:: MATERIAL FOR THIS EXERCISE ::

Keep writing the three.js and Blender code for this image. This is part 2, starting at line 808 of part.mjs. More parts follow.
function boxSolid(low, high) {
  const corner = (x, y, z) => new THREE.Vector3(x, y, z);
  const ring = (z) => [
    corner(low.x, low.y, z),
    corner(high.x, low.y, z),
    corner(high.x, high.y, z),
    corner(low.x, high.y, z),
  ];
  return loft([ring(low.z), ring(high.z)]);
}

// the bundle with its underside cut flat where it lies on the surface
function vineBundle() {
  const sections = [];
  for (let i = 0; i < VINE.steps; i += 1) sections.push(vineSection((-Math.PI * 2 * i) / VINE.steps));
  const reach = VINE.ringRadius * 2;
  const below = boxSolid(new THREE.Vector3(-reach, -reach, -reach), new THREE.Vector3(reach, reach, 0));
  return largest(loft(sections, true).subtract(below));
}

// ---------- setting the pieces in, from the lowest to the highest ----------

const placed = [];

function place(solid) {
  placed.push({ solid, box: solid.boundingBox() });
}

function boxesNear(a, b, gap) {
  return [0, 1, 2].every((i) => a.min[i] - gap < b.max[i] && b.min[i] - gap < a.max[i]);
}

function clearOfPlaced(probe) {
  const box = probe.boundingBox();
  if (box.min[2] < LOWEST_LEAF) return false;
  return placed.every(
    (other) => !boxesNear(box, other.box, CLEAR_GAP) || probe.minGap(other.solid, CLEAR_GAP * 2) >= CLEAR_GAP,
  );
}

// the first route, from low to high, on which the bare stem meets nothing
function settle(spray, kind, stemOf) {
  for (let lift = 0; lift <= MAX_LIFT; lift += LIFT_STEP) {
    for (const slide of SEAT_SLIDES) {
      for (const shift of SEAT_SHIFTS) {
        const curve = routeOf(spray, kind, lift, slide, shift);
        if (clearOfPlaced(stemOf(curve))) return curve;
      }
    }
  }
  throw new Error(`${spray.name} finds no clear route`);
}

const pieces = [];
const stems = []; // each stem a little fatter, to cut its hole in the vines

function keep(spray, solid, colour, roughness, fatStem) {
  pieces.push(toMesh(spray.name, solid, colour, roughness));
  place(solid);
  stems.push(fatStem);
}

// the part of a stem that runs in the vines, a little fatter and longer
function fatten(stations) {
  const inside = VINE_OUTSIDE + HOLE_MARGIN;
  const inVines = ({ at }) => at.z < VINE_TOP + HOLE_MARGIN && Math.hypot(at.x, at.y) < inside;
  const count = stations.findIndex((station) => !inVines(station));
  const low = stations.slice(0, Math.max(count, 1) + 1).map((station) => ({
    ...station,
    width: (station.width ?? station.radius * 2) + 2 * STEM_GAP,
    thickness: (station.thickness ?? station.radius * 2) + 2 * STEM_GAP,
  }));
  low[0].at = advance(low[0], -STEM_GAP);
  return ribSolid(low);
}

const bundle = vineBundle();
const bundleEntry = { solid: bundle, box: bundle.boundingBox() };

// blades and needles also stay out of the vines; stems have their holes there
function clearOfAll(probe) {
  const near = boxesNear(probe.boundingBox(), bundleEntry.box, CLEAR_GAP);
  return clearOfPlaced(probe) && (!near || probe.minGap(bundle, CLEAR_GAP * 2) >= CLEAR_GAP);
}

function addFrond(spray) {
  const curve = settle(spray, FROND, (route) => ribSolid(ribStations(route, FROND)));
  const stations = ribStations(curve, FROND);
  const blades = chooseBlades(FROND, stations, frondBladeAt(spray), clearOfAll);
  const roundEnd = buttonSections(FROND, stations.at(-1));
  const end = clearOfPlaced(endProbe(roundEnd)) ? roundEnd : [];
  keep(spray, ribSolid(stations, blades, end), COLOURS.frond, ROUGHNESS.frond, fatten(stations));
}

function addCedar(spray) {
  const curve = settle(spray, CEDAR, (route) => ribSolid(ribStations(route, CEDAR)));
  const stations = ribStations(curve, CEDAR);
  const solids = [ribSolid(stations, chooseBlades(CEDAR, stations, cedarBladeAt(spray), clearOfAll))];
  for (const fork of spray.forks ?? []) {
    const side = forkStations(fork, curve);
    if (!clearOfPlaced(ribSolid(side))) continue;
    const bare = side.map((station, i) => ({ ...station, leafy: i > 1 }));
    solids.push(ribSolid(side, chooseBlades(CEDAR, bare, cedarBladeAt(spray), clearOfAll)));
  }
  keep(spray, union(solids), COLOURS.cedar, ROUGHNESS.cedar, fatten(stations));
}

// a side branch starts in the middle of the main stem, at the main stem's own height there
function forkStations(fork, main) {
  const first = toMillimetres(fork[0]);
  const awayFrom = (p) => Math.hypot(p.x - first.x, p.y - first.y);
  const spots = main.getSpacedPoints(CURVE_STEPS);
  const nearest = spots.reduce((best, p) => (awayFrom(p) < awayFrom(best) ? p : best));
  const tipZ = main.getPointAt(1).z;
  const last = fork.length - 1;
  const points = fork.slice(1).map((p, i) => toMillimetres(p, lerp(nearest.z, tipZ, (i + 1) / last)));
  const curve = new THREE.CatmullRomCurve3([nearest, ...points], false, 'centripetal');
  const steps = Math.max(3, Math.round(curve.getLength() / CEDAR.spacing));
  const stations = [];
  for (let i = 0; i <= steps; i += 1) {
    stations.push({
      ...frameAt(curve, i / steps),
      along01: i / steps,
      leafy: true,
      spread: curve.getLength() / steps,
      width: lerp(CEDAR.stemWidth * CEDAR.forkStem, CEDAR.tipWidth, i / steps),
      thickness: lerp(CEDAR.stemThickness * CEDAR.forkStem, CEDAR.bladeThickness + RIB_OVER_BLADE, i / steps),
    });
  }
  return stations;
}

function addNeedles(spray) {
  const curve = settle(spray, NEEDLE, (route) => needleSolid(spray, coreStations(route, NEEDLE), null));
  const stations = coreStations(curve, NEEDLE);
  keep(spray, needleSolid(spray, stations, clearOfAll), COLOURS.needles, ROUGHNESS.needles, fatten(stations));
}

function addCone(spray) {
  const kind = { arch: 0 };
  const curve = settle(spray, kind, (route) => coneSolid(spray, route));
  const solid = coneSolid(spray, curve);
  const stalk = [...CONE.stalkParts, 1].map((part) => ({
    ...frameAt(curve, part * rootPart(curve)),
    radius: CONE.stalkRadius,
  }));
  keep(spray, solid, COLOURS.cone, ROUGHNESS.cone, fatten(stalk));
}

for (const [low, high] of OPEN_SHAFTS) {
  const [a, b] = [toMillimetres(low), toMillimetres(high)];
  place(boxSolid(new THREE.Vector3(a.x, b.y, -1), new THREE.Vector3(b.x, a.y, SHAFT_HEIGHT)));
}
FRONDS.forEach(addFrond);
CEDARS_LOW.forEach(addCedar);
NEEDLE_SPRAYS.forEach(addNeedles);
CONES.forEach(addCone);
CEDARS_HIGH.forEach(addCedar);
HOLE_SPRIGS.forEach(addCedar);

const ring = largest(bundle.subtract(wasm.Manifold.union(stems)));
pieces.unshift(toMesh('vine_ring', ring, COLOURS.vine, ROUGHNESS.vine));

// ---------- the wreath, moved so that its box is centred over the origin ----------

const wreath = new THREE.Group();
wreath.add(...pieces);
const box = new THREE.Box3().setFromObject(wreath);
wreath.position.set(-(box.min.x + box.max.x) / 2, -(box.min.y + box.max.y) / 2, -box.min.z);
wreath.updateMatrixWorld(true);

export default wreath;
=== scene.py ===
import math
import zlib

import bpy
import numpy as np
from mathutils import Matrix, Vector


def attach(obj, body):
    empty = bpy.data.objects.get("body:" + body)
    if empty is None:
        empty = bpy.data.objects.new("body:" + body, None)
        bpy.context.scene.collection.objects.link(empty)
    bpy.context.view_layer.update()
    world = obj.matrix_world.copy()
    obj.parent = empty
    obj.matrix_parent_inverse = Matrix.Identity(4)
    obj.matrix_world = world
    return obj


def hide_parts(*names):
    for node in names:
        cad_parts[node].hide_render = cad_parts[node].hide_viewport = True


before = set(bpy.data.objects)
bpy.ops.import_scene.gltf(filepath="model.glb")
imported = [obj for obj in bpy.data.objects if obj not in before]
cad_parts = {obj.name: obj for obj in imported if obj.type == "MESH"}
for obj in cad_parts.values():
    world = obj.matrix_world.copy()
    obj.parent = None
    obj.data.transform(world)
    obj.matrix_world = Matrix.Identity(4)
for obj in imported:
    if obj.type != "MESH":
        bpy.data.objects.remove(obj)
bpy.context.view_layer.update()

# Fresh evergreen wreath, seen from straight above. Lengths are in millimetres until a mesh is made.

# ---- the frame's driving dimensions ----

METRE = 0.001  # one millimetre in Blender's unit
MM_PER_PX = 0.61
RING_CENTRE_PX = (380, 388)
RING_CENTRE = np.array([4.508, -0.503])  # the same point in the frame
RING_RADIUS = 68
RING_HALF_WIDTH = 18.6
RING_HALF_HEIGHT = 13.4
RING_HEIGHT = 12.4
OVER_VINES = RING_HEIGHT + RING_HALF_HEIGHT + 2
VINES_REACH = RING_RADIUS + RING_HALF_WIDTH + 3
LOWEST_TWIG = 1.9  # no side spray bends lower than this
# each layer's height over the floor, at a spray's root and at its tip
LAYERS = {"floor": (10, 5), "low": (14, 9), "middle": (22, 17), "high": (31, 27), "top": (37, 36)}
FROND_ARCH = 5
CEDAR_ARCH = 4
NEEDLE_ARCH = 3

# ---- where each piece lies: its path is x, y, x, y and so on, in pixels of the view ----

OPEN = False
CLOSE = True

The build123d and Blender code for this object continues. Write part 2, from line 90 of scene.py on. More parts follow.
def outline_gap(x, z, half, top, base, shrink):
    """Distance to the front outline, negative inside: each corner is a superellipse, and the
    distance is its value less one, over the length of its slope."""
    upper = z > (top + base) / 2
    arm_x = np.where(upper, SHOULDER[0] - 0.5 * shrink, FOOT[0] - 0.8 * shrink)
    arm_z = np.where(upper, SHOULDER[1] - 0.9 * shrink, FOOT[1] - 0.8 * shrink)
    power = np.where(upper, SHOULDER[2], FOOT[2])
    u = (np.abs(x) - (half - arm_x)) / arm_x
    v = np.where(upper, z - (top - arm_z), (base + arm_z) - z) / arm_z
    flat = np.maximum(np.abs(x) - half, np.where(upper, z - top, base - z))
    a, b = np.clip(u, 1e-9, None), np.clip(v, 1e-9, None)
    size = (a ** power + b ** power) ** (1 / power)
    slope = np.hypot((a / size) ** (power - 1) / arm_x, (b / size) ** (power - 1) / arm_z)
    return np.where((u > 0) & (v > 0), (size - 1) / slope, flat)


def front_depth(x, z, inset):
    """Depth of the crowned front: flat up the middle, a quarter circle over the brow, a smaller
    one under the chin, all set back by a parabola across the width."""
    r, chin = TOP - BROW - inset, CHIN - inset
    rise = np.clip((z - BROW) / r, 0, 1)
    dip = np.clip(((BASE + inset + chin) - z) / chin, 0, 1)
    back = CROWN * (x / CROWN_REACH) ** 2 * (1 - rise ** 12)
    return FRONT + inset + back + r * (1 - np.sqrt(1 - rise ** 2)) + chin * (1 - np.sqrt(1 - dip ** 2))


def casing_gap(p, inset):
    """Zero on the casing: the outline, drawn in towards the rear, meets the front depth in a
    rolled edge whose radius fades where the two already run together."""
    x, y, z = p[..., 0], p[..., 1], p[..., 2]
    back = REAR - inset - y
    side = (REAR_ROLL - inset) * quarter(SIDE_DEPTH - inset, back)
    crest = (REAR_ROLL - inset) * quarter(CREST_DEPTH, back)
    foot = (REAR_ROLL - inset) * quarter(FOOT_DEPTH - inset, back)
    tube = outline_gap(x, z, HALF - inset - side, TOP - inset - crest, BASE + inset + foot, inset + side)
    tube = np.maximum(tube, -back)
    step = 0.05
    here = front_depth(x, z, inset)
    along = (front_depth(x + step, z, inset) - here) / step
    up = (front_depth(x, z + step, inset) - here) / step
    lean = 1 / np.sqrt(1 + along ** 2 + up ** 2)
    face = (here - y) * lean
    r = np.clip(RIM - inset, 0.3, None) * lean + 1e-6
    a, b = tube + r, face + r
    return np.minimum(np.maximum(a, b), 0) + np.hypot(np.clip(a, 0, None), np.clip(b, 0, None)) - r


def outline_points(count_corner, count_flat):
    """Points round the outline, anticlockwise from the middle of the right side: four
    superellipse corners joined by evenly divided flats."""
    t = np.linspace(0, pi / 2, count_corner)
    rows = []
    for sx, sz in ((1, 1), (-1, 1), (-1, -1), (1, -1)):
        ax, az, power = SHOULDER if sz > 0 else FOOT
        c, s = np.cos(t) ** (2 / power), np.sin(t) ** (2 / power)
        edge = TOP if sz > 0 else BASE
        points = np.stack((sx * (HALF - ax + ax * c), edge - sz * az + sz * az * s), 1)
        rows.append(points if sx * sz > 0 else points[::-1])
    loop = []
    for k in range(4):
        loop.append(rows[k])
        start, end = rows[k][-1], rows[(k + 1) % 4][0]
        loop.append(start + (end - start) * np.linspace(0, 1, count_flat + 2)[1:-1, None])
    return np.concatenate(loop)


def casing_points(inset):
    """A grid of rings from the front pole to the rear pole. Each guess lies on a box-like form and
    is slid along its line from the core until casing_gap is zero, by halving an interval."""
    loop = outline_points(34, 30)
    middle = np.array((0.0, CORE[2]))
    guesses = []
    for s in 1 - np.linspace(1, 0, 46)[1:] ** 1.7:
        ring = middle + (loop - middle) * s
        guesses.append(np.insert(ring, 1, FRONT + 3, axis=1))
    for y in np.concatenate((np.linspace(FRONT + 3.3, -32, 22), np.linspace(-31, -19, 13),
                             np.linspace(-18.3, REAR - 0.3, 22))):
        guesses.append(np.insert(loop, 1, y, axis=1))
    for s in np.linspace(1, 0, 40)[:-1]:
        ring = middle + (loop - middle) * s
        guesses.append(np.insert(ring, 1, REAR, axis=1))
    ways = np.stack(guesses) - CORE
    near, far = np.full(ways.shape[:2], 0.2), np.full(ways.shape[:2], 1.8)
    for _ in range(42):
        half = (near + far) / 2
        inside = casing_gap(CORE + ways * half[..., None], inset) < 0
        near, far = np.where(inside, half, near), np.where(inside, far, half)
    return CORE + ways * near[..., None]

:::

DIRECTIONS: Take the line that contains "in imported if", the line that contains "CLOSE = True", and all lines between, and give them again exactly; include no other line.

TASK SOLUTION:
cad_parts = {obj.name: obj for obj in imported if obj.type == "MESH"}
for obj in cad_parts.values():
    world = obj.matrix_world.copy()
    obj.parent = None
    obj.data.transform(world)
    obj.matrix_world = Matrix.Identity(4)
for obj in imported:
    if obj.type != "MESH":
        bpy.data.objects.remove(obj)
bpy.context.view_layer.update()

# Fresh evergreen wreath, seen from straight above. Lengths are in millimetres until a mesh is made.

# ---- the frame's driving dimensions ----

METRE = 0.001  # one millimetre in Blender's unit
MM_PER_PX = 0.61
RING_CENTRE_PX = (380, 388)
RING_CENTRE = np.array([4.508, -0.503])  # the same point in the frame
RING_RADIUS = 68
RING_HALF_WIDTH = 18.6
RING_HALF_HEIGHT = 13.4
RING_HEIGHT = 12.4
OVER_VINES = RING_HEIGHT + RING_HALF_HEIGHT + 2
VINES_REACH = RING_RADIUS + RING_HALF_WIDTH + 3
LOWEST_TWIG = 1.9  # no side spray bends lower than this
# each layer's height over the floor, at a spray's root and at its tip
LAYERS = {"floor": (10, 5), "low": (14, 9), "middle": (22, 17), "high": (31, 27), "top": (37, 36)}
FROND_ARCH = 5
CEDAR_ARCH = 4
NEEDLE_ARCH = 3

# ---- where each piece lies: its path is x, y, x, y and so on, in pixels of the view ----

OPEN = False
CLOSE = True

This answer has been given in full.